+++ RECORDED INFORMATION

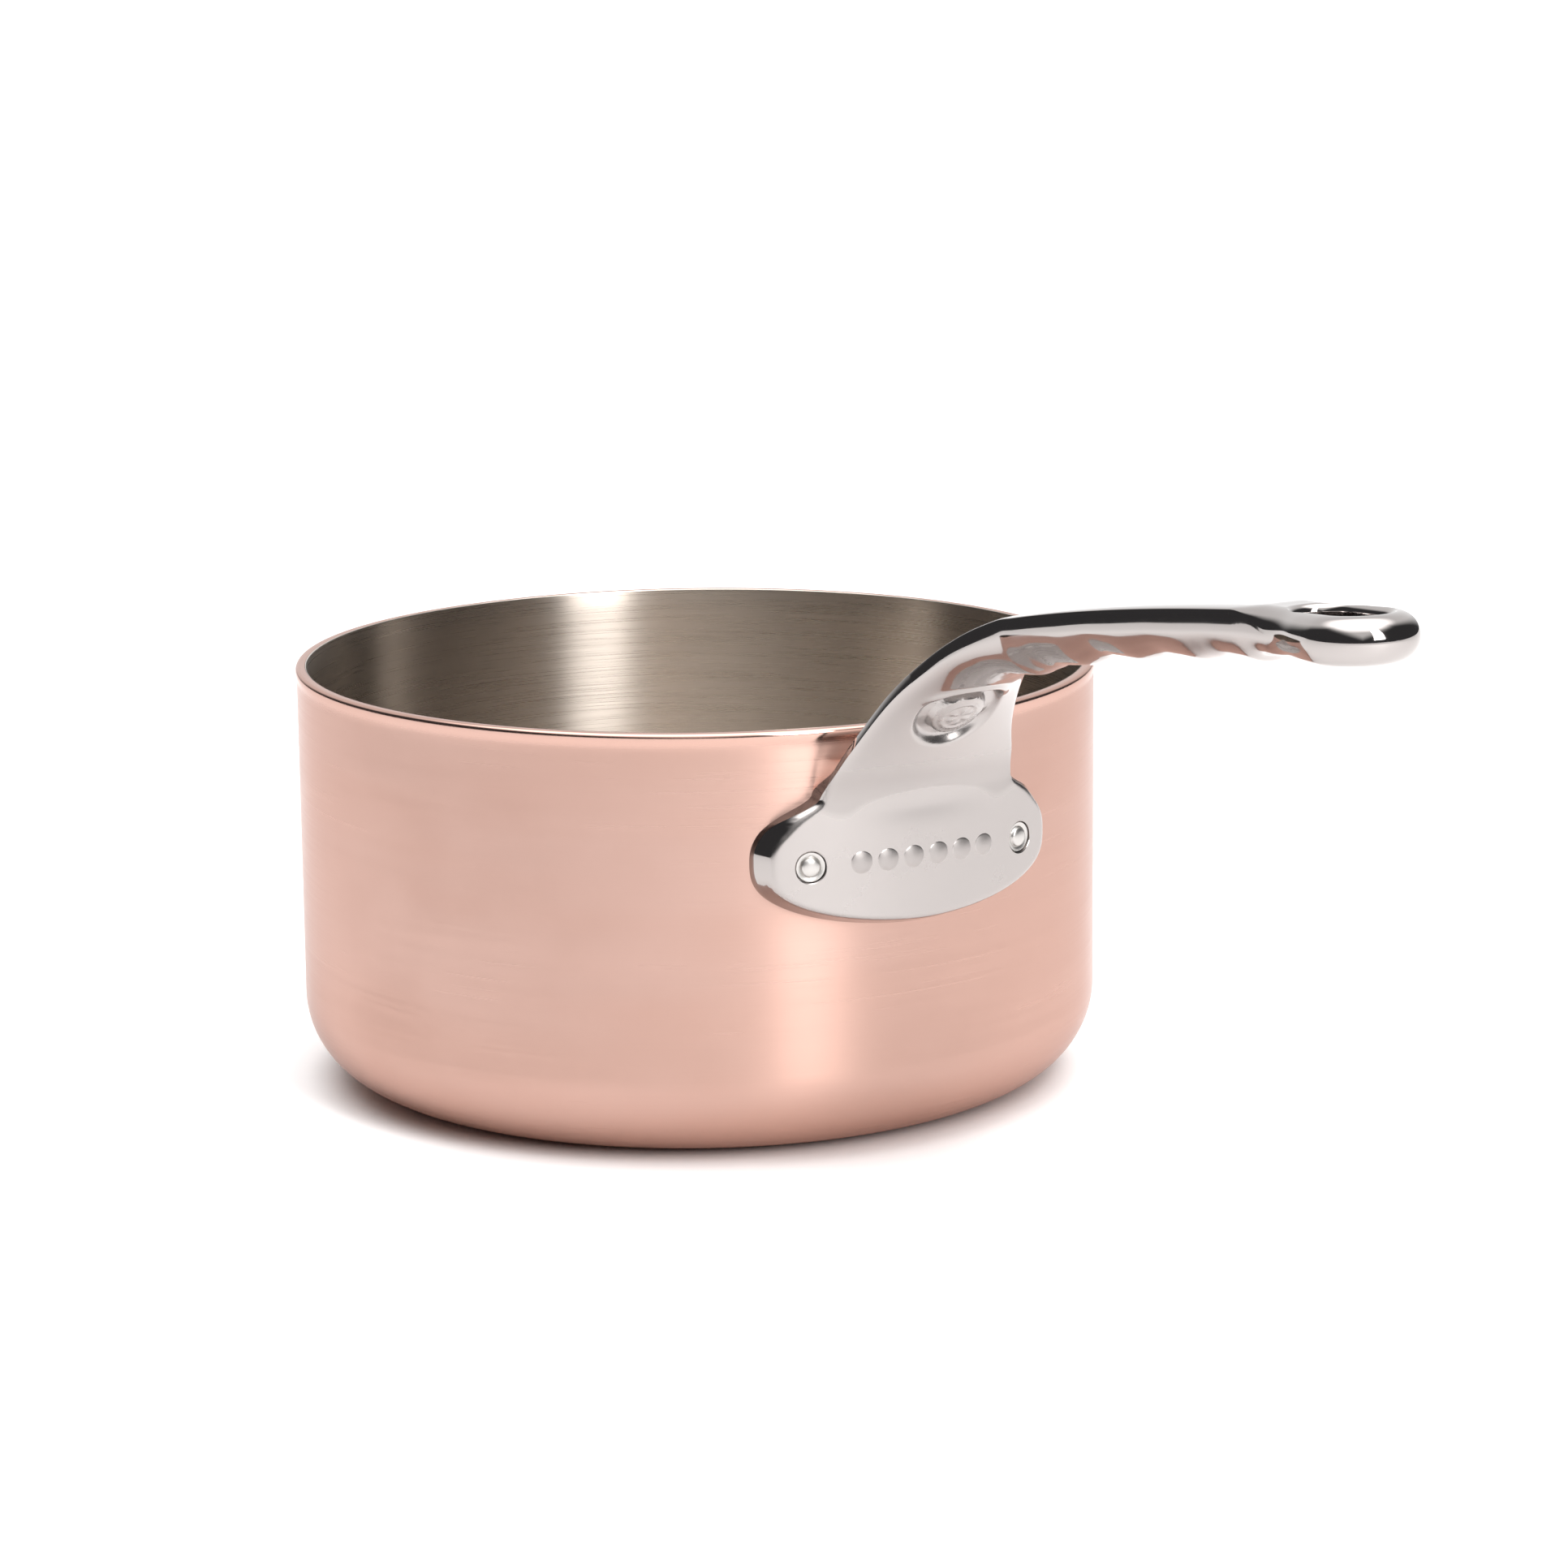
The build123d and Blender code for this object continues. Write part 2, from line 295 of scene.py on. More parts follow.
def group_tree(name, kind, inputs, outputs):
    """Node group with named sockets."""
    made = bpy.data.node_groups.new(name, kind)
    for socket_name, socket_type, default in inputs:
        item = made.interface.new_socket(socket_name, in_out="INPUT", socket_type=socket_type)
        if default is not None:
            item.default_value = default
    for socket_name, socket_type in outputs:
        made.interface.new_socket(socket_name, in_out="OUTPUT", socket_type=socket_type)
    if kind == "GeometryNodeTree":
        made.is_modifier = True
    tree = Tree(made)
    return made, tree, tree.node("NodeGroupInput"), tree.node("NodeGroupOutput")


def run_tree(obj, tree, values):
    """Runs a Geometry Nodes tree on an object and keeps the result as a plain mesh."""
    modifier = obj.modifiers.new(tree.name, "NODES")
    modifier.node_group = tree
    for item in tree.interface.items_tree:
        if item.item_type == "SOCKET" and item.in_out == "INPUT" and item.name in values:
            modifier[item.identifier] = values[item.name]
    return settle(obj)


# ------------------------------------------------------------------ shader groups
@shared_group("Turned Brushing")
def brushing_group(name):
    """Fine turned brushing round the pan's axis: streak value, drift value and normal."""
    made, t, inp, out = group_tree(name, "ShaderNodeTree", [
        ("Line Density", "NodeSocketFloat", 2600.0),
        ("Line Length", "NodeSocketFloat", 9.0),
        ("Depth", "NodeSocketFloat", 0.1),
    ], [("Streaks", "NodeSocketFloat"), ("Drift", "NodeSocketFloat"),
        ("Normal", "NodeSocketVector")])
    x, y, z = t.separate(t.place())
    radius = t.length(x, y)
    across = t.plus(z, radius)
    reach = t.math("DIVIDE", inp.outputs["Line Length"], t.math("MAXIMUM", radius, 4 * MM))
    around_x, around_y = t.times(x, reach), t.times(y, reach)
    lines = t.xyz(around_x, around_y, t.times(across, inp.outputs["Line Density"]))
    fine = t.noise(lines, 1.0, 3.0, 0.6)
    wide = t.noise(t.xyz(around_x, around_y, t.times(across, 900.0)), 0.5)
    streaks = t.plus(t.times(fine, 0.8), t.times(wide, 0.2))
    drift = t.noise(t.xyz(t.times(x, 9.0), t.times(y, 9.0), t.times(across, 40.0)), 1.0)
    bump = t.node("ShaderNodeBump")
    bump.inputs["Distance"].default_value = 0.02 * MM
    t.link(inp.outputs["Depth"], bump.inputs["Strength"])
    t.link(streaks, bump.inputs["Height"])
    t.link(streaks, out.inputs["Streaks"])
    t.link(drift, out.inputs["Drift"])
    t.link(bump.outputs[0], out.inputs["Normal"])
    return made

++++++

STATED EXERCISE.
Every line above should be printed again exactly as it stands.

RESPONSE TO THE TASK.
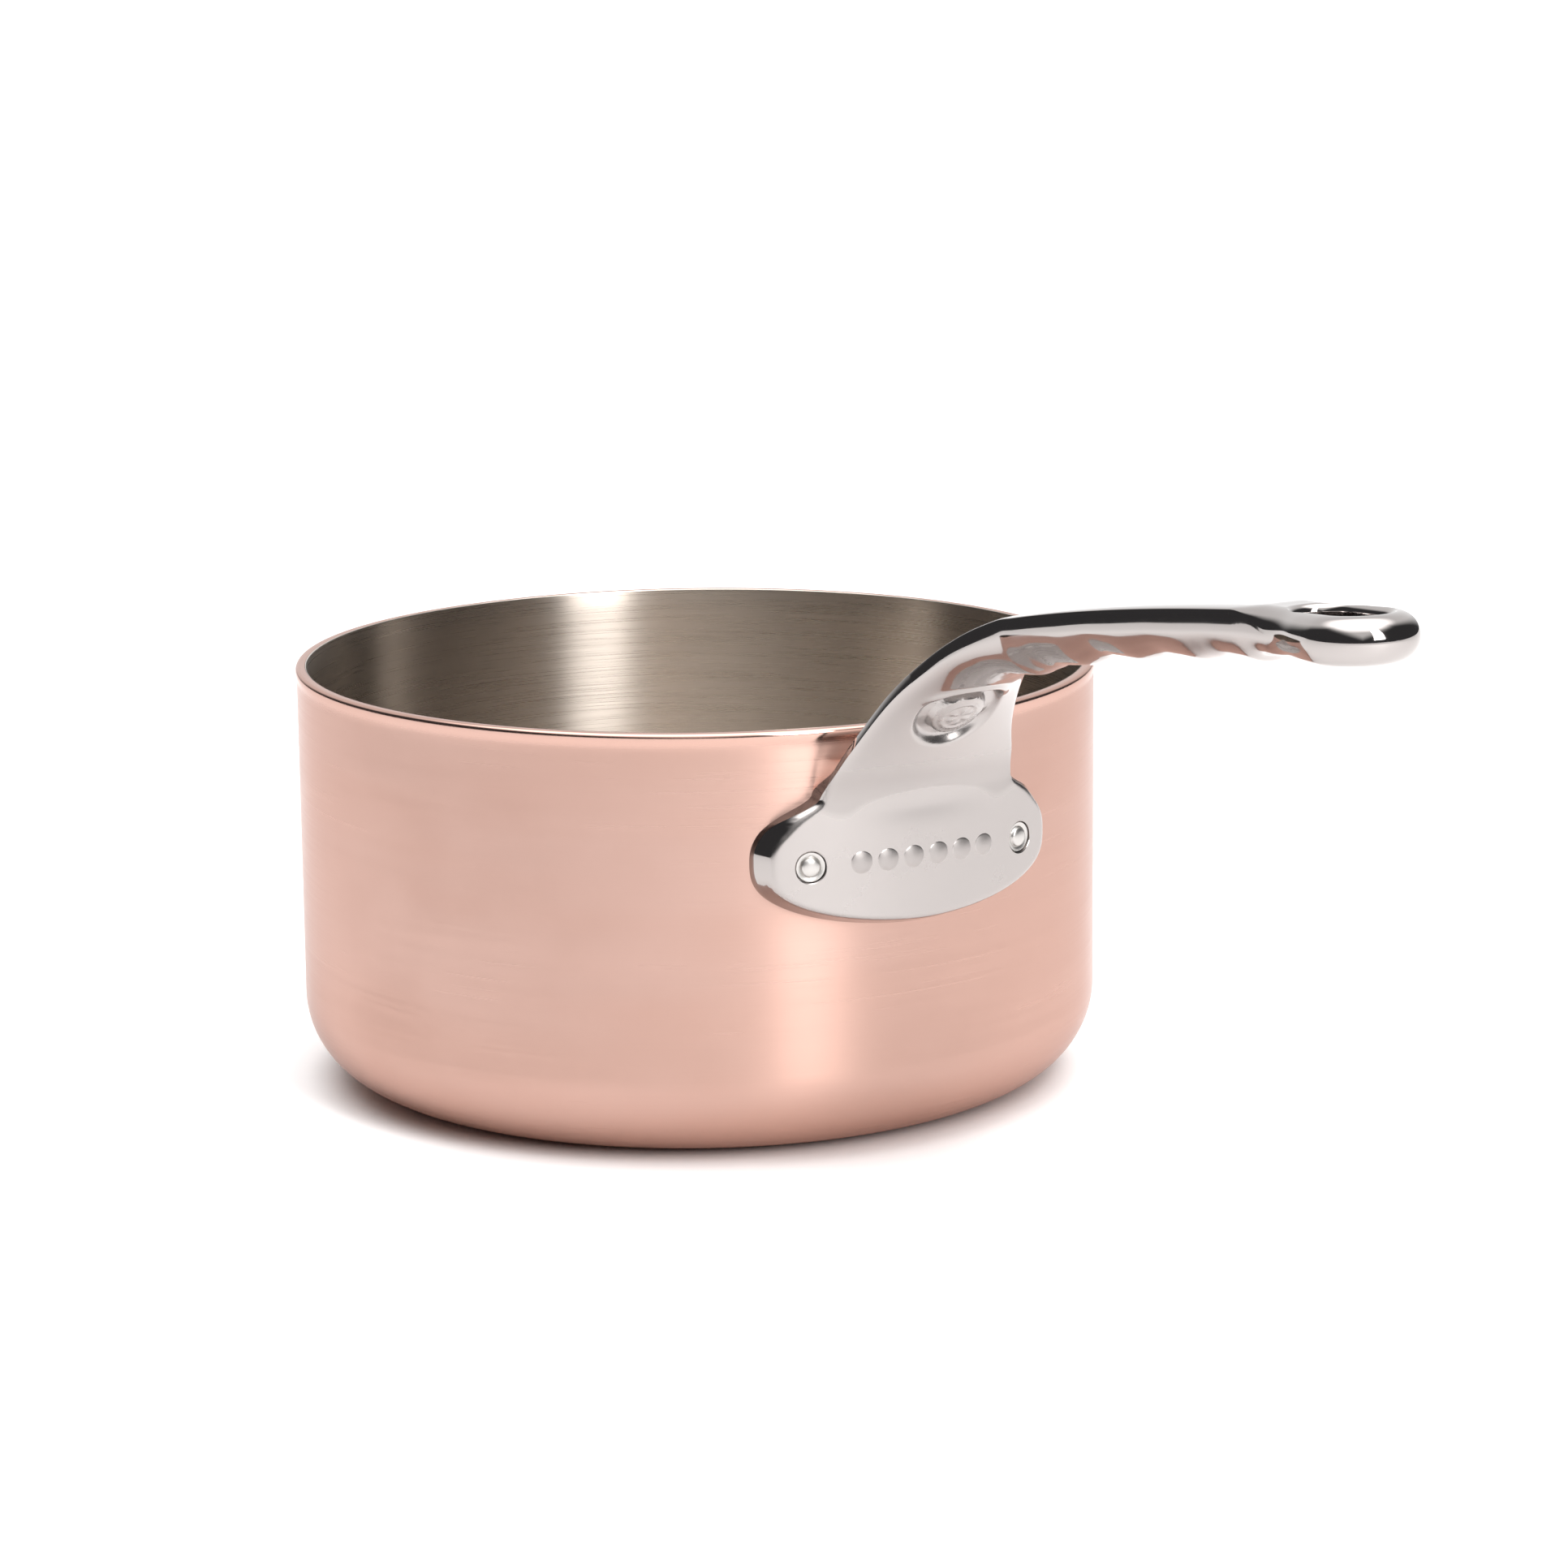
The build123d and Blender code for this object continues. Write part 2, from line 295 of scene.py on. More parts follow.
def group_tree(name, kind, inputs, outputs):
    """Node group with named sockets."""
    made = bpy.data.node_groups.new(name, kind)
    for socket_name, socket_type, default in inputs:
        item = made.interface.new_socket(socket_name, in_out="INPUT", socket_type=socket_type)
        if default is not None:
            item.default_value = default
    for socket_name, socket_type in outputs:
        made.interface.new_socket(socket_name, in_out="OUTPUT", socket_type=socket_type)
    if kind == "GeometryNodeTree":
        made.is_modifier = True
    tree = Tree(made)
    return made, tree, tree.node("NodeGroupInput"), tree.node("NodeGroupOutput")


def run_tree(obj, tree, values):
    """Runs a Geometry Nodes tree on an object and keeps the result as a plain mesh."""
    modifier = obj.modifiers.new(tree.name, "NODES")
    modifier.node_group = tree
    for item in tree.interface.items_tree:
        if item.item_type == "SOCKET" and item.in_out == "INPUT" and item.name in values:
            modifier[item.identifier] = values[item.name]
    return settle(obj)


# ------------------------------------------------------------------ shader groups
@shared_group("Turned Brushing")
def brushing_group(name):
    """Fine turned brushing round the pan's axis: streak value, drift value and normal."""
    made, t, inp, out = group_tree(name, "ShaderNodeTree", [
        ("Line Density", "NodeSocketFloat", 2600.0),
        ("Line Length", "NodeSocketFloat", 9.0),
        ("Depth", "NodeSocketFloat", 0.1),
    ], [("Streaks", "NodeSocketFloat"), ("Drift", "NodeSocketFloat"),
        ("Normal", "NodeSocketVector")])
    x, y, z = t.separate(t.place())
    radius = t.length(x, y)
    across = t.plus(z, radius)
    reach = t.math("DIVIDE", inp.outputs["Line Length"], t.math("MAXIMUM", radius, 4 * MM))
    around_x, around_y = t.times(x, reach), t.times(y, reach)
    lines = t.xyz(around_x, around_y, t.times(across, inp.outputs["Line Density"]))
    fine = t.noise(lines, 1.0, 3.0, 0.6)
    wide = t.noise(t.xyz(around_x, around_y, t.times(across, 900.0)), 0.5)
    streaks = t.plus(t.times(fine, 0.8), t.times(wide, 0.2))
    drift = t.noise(t.xyz(t.times(x, 9.0), t.times(y, 9.0), t.times(across, 40.0)), 1.0)
    bump = t.node("ShaderNodeBump")
    bump.inputs["Distance"].default_value = 0.02 * MM
    t.link(inp.outputs["Depth"], bump.inputs["Strength"])
    t.link(streaks, bump.inputs["Height"])
    t.link(streaks, out.inputs["Streaks"])
    t.link(drift, out.inputs["Drift"])
    t.link(bump.outputs[0], out.inputs["Normal"])
    return made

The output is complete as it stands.